Day: 081
Date: Friday, 26 July 2024
Start: Bison Basin Road
Finish: Sweetwater River
Daily Kilometres: 40.7
GPX Track: Click here for Julie’s Strava & Photos
Total Kilometres: 2392.4
Weather: Mild to warm and partly sunny with a strong wind for much of the day.
Accommodation: Tent
Nutrition:
Breakfast: Pop tarts/Muesli
Lunch: Snacks/Trail mix
Dinner: Chicken & rice
Aches: Dave - the usual niggles including the new ones; Julie - nothing reported.
Highlight: Nothing in particular.
Lowlight: Nothing in particular.
Pictures: Click here
Map and Position: Click here for Google Map
Journal:
We were woken at 3:30am by the sound of a strong wind buffeting the tent. It was too noisy to go back to sleep and Dave feared the tent could be damaged if it got any stronger, so we got up at 3:45am and packed up camp. By the time we had finished the wind had abated a little but, an hour later, it became very strong again and continued into the early afternoon.

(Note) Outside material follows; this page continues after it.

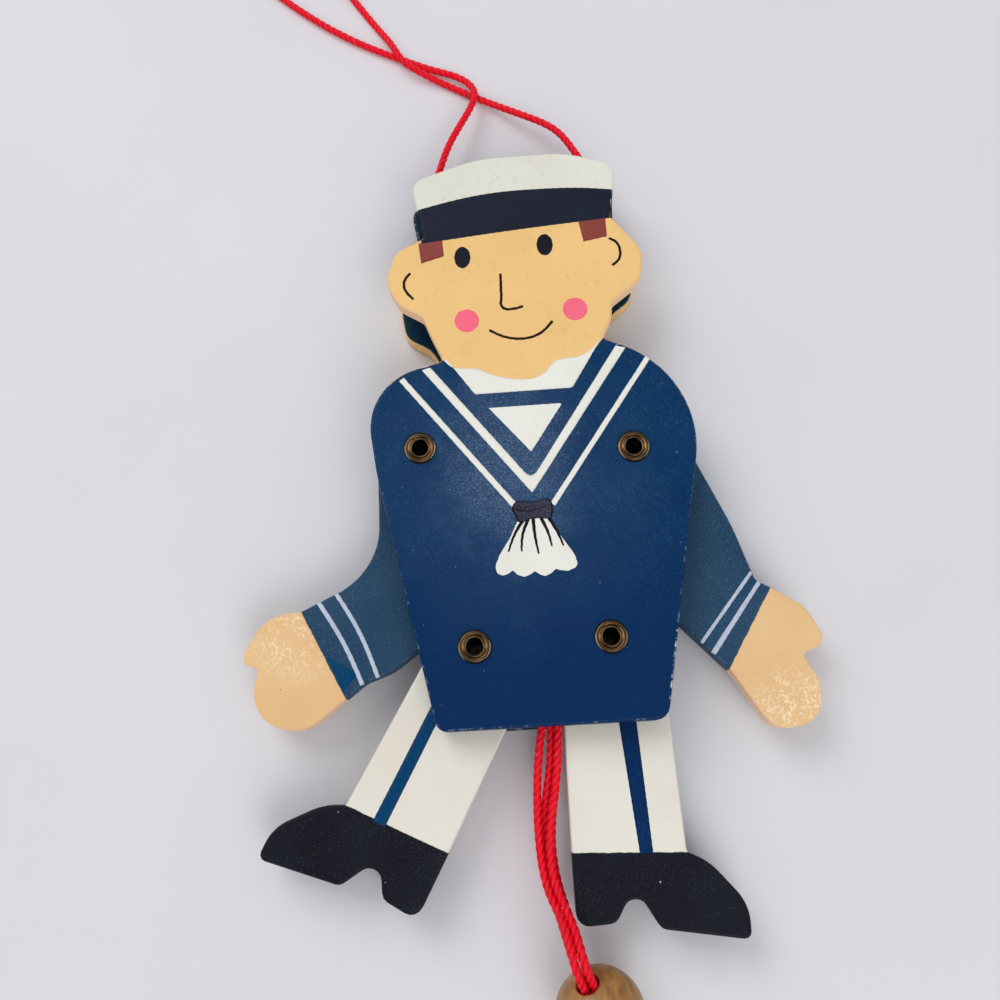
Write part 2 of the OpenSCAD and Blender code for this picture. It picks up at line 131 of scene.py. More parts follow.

Although Dave was complaining about lack of sleep and fatigue from yesterday, one advantage of the early start was that it meant we should comfortably be able to cover the 39km+ we hoped for the day, giving us only about 20km tomorrow morning into the tiny village of Atlantic City where we have a B&B booked for the night.

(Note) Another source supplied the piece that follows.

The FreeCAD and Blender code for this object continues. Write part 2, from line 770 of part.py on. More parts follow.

We hiked using our headlamps for the first hour or so, backed by a beautiful sunrise gradually illuminating the sagebrush plain in front of us. The day seemed a repeat of yesterday in that, after a few kilometres, we spent the rest of the morning gradually climbing through a series of valleys, this time to about 7500’. The CDT followed a complicated course, as was the case yesterday, connecting up a series of unused 4WD tracks that took it in the desired direction. It would have been hard to follow on a hardcopy map, but our navigation app proved up to the task.

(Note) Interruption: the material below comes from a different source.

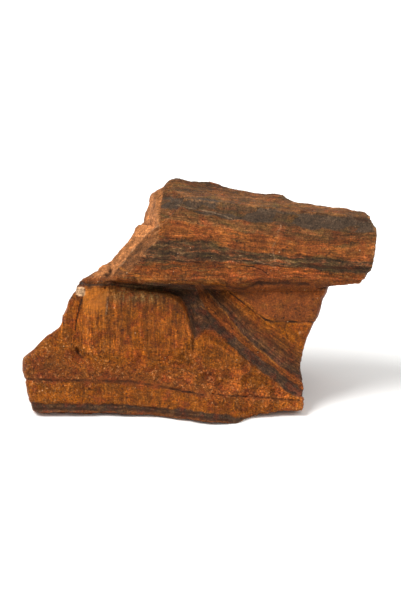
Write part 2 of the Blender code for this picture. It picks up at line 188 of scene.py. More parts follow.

Water availability was again an issue, and we planned our day and breaks around the few water sources, which we generally shared with the few cattle we saw and, later, a herd of wild horses with a number of foals.
We crossed a high treeless plain with some attractive rocky outcrops for much of the afternoon and, as some small trailside markers told us, we were following the route of the famed Oregon and California Trails used by wagon trains taking settlers west in the 19th Century. What a trip that must have been, and what a forlorn and depressing sight the Great Divide Basin must have been to those optimistic pioneers. It really was a lot of nothing, though the distant snow-patched Wind River Range became a feature of our afternoon view.
Around 4pm we began a steady descent along a better gravel road, meeting an English couple mountain-biking south along the Great Divide MTB route, the first people we had seen all day. After a bit of gnarly single-track we reached the Sweetwater River and camped near its banks at around 5:30pm.
We had an early night, looking forward to showers, laundry, soft beds and some junk food tomorrow, after four very solid days across the Basin.